**Given instruction:** In the material below, find all lines with the string "that" and copy them.
-- Start --
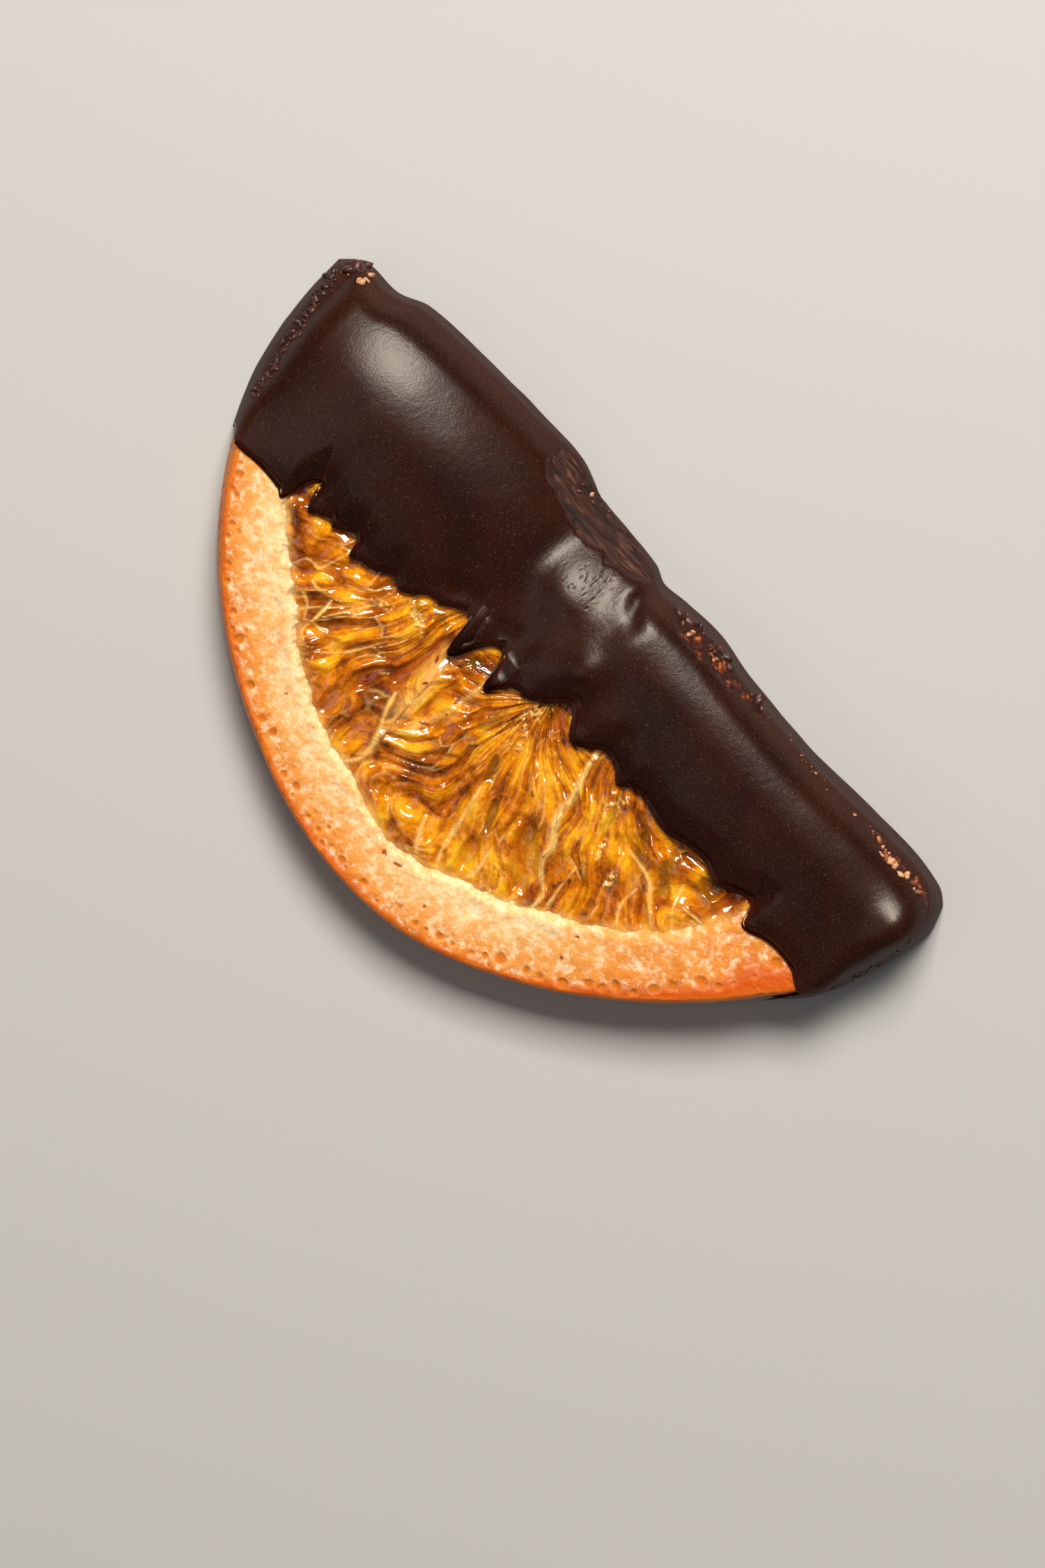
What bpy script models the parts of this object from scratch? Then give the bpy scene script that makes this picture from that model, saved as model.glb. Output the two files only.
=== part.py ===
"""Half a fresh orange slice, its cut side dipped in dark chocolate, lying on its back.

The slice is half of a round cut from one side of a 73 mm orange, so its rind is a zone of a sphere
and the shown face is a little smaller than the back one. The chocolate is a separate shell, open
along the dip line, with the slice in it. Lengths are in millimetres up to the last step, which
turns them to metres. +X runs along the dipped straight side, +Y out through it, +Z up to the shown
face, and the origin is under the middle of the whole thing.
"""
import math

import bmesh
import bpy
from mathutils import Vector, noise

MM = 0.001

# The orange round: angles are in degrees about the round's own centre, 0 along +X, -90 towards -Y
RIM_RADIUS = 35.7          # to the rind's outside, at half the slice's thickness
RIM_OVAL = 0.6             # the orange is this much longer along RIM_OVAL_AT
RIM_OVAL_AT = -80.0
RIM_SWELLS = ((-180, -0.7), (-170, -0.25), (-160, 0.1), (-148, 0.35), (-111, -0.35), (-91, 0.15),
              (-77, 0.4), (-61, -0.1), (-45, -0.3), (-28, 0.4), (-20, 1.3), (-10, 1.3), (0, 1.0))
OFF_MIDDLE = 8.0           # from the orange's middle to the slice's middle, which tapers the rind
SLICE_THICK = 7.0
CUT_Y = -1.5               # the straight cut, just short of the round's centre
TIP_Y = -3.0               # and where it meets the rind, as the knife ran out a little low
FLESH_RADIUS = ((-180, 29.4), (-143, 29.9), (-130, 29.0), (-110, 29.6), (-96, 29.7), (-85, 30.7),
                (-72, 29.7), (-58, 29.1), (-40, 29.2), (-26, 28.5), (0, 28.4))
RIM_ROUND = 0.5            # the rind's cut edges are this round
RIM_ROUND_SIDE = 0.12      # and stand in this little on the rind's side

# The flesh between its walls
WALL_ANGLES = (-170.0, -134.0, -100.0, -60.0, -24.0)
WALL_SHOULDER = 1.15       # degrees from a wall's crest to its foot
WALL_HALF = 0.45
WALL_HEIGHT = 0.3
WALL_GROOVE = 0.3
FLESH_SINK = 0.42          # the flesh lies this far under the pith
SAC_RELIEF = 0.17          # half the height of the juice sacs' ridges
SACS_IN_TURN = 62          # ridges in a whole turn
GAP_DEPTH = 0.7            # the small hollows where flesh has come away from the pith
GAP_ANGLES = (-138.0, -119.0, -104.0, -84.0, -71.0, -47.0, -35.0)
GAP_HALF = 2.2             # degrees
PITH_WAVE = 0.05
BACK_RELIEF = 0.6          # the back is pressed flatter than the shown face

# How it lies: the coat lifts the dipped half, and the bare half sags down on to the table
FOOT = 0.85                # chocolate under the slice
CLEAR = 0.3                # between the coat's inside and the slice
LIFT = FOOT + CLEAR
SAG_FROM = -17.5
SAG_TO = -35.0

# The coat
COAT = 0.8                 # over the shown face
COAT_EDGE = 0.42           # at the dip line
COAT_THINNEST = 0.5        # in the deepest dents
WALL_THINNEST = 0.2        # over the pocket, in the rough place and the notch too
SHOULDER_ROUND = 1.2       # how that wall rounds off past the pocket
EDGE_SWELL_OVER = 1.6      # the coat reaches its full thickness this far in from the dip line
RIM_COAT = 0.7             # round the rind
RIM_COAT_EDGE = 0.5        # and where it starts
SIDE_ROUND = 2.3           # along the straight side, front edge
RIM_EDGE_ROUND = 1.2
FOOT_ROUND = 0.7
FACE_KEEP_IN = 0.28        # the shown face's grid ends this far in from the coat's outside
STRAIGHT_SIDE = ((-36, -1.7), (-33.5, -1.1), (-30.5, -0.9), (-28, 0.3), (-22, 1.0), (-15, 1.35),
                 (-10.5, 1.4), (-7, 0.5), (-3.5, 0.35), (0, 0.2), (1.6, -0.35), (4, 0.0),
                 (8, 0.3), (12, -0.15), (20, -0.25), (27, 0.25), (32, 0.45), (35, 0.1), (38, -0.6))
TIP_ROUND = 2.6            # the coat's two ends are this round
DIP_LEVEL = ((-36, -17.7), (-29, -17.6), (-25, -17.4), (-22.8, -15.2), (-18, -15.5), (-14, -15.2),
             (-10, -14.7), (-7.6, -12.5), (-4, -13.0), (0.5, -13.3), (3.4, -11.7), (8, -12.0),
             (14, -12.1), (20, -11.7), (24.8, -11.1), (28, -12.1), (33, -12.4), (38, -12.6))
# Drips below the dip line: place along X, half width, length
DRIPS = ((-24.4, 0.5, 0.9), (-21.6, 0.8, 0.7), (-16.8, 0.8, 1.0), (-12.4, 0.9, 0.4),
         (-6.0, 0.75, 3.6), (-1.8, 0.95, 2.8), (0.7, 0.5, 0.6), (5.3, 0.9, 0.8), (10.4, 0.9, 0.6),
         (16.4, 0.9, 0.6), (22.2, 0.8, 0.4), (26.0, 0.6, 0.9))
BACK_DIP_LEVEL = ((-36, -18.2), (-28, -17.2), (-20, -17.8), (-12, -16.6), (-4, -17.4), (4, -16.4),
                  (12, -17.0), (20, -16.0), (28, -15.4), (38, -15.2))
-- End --
**Result:**
What bpy script models the parts of this object from scratch? Then give the bpy scene script that makes this picture from that model, saved as model.glb. Output the two files only.
SHOULDER_ROUND = 1.2       # how that wall rounds off past the pocket